Wrapped tokens offer more functionalities than standard tokens. For example, WBTC can leverage smart contracts deployed on the Ethereum blockchain. Smart contracts existed after the emergence of Ethereum. With smart contracts, you can self-execute computer programs when the conditions are met.
With yield farming, you can earn interest in cryptocurrencies that you lend out. WBTC allows you to participate in yield farming by lending your crypto and earning interest on it.
Staking is a process of locking your assets in smart contracts for a certain period of time to earn rewards. Native cryptocurrencies cannot do this, so you need to wrap your tokens to enjoy the benefits of staking.

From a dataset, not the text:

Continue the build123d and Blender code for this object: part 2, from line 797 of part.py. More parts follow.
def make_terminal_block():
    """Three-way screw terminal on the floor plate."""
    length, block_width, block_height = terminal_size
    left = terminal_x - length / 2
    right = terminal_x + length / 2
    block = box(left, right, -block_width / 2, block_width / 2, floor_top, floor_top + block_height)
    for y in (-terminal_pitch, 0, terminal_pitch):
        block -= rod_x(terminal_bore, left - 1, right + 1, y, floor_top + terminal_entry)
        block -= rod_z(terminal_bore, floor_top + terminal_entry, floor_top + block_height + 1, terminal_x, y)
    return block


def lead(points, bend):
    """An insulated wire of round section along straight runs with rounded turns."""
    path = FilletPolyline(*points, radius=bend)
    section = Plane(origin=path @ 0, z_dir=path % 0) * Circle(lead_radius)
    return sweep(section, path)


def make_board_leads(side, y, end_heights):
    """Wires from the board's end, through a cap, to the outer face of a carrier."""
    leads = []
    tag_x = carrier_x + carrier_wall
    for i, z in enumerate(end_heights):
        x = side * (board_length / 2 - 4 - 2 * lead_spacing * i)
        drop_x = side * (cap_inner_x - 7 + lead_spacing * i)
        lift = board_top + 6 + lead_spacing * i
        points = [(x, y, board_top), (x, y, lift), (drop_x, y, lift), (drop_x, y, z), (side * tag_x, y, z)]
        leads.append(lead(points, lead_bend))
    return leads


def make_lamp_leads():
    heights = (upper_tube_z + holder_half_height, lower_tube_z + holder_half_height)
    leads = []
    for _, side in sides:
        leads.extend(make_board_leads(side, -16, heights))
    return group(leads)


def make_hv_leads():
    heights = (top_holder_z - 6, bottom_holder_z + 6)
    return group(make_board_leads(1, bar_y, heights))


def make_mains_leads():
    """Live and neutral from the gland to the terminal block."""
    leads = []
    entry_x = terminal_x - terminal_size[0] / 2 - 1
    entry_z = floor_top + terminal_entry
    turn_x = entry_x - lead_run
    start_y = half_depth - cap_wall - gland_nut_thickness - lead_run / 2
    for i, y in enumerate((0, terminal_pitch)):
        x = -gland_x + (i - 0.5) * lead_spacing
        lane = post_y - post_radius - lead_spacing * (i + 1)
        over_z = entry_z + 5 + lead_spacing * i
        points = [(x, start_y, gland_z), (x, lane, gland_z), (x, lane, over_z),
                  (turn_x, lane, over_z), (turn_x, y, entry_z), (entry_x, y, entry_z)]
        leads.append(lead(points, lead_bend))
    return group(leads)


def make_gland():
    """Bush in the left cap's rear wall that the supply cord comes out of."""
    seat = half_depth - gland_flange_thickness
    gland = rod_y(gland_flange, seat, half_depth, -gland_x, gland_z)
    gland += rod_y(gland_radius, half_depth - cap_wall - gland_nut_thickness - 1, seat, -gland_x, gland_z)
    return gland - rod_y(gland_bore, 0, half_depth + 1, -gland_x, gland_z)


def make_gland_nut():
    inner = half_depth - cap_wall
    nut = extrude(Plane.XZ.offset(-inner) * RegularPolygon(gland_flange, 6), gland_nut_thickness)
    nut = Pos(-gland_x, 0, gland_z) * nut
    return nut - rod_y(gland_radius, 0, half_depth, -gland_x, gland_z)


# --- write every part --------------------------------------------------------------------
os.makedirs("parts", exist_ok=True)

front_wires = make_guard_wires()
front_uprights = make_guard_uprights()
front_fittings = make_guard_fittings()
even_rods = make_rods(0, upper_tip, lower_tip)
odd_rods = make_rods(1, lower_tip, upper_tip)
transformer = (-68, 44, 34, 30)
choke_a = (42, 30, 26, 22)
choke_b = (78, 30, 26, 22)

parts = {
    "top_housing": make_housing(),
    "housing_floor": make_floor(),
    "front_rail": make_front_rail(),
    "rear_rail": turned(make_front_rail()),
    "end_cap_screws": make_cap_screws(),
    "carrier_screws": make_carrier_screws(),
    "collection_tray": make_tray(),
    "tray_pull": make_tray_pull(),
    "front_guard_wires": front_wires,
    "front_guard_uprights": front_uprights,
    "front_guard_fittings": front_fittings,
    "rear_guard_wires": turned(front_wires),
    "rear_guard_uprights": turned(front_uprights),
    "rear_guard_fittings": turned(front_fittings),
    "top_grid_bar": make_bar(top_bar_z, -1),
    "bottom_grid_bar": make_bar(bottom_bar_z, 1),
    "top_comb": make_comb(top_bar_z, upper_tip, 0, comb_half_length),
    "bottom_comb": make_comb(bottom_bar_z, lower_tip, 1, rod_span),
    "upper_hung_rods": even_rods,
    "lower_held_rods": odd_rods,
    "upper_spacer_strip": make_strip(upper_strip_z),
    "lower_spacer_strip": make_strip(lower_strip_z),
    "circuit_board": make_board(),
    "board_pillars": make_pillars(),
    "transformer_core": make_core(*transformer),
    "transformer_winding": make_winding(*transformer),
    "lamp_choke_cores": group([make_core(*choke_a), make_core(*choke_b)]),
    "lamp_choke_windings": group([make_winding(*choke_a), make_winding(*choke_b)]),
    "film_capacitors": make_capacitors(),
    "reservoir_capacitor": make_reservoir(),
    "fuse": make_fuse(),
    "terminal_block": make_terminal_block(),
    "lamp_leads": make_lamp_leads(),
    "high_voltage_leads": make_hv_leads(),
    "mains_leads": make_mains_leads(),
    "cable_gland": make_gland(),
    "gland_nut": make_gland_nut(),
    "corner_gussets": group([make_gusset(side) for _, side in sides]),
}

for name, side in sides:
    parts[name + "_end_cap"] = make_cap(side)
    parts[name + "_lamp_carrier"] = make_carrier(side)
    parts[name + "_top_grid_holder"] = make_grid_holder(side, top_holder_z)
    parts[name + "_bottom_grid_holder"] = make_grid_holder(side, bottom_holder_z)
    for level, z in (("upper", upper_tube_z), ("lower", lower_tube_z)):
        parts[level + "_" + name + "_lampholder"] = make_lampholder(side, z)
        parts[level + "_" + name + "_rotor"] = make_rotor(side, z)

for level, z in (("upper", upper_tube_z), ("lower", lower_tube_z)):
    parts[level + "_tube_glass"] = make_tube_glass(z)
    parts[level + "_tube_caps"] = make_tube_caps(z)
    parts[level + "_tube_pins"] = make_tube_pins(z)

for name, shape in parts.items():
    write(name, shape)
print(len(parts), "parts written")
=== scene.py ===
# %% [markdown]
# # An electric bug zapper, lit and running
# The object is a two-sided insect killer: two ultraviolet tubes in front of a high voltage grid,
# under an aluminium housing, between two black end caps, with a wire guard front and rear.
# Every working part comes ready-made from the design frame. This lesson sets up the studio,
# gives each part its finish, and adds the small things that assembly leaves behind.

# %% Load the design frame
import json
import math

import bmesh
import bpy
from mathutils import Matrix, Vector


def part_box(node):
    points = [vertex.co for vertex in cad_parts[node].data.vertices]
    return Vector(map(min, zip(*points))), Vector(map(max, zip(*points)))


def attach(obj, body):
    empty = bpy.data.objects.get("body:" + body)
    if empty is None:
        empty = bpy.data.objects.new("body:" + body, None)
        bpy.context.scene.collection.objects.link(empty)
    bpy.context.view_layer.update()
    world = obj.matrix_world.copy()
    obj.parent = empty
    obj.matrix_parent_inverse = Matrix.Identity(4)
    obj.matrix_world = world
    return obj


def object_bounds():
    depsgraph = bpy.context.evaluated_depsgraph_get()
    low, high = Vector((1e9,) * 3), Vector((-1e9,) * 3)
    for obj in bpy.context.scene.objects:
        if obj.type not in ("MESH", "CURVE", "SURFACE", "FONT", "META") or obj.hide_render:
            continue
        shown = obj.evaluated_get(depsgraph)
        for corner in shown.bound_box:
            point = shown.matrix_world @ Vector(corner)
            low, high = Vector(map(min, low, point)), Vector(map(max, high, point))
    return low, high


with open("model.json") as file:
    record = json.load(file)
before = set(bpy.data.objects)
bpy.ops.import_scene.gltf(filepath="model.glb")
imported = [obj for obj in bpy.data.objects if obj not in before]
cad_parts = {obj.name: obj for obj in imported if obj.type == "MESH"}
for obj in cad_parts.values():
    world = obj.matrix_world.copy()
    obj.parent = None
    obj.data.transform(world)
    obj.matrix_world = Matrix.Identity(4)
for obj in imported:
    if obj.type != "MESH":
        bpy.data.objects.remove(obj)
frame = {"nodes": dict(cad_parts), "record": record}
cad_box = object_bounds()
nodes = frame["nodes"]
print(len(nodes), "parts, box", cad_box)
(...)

Limitations of wrapped tokens
Implementing wrapped tokens will require trust in the custodian holding the funds. Wrapped tokens cannot be used for cross-chain transactions as they need to go through a custodian. The minting process can be costly, there are high gas fees, and can also incur some slippage.
Future of Wrapped Tokens
Wrapped tokens have a bright future as they aim to improvise interoperability between blockchains. Various DEXs and protocols like Compound, Bitgo, Ren, Uniswap, Gnosis, and Kyber have already adopted wrapped tokens and doing pretty well in the crypto market.
With time, the concept of the wrapped token is most likely to flourish as the equity markets may adopt it. It will enable the wrapping of corporate bonds and municipal debt and their placement on the blockchain. Hence, bringing lots of buyers and boosting the liquidity of the blockchain. The future is all about minting and redemptions of wrapped tokens to become decentralized.
Wrapped tokens create bridges between various blockchain networks. A wrapped token is a tokenized form of an asset that lives on another blockchain. Wrapped tokens offer a world where capital is more efficient, and applications can easily share liquidity with each other.